Task details ▸ Tally the lines holding "parts" and state only that figure.

Given entries ▸
----------
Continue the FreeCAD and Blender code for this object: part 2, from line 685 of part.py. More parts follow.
----------
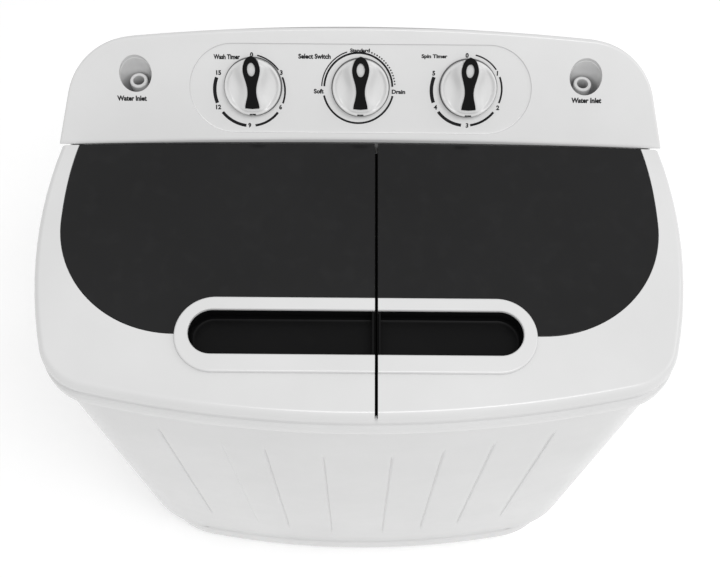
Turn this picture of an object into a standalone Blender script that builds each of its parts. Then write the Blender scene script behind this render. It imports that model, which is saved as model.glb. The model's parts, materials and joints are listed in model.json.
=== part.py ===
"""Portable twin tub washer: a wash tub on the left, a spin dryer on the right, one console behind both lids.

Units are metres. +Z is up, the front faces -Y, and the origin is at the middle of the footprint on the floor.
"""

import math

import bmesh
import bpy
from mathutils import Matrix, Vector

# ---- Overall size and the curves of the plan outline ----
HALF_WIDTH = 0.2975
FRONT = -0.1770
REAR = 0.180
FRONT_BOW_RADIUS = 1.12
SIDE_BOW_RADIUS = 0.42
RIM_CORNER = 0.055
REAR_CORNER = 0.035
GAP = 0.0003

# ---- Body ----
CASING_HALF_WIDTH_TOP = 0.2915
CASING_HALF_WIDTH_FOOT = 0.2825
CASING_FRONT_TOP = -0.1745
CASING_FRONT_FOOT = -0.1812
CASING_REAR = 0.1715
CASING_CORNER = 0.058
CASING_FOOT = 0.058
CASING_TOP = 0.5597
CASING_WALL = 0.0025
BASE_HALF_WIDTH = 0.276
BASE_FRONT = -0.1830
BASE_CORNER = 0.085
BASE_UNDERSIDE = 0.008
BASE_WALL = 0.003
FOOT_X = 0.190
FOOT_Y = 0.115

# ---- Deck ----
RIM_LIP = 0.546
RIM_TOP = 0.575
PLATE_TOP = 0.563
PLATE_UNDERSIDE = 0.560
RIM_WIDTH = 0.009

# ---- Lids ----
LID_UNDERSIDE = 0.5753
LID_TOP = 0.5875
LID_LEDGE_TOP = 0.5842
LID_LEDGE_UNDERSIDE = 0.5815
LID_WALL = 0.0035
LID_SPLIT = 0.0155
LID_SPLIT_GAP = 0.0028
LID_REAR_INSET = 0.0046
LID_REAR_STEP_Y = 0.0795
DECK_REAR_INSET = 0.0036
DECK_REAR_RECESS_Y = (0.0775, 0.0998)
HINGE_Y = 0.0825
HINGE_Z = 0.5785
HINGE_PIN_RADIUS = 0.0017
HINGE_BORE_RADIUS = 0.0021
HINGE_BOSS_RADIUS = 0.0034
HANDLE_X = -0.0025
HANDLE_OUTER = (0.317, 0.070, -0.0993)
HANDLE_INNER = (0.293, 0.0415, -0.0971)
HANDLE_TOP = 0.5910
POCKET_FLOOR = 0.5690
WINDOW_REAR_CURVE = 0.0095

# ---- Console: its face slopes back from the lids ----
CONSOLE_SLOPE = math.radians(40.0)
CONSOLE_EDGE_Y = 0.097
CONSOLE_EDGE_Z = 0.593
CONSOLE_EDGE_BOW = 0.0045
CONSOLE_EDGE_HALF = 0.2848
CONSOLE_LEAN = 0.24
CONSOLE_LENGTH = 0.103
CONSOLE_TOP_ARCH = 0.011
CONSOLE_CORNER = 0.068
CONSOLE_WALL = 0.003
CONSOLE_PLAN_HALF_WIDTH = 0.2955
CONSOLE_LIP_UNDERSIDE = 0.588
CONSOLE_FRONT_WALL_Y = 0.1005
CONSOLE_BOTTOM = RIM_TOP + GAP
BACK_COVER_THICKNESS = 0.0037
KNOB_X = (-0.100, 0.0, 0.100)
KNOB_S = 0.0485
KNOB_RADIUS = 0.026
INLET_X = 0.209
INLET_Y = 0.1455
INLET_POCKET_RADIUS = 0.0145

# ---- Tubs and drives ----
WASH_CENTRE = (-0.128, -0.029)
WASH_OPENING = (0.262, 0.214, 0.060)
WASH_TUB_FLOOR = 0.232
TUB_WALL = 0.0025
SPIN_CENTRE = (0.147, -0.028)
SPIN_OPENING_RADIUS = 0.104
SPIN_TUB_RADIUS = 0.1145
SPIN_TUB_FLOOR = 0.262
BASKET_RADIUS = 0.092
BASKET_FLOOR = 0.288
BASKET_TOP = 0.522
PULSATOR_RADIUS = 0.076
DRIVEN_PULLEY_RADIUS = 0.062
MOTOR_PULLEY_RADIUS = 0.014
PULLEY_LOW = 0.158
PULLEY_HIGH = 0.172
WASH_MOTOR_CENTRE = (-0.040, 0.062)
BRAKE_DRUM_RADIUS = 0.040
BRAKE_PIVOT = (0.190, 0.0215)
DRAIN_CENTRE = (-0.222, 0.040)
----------
In response ▸ 2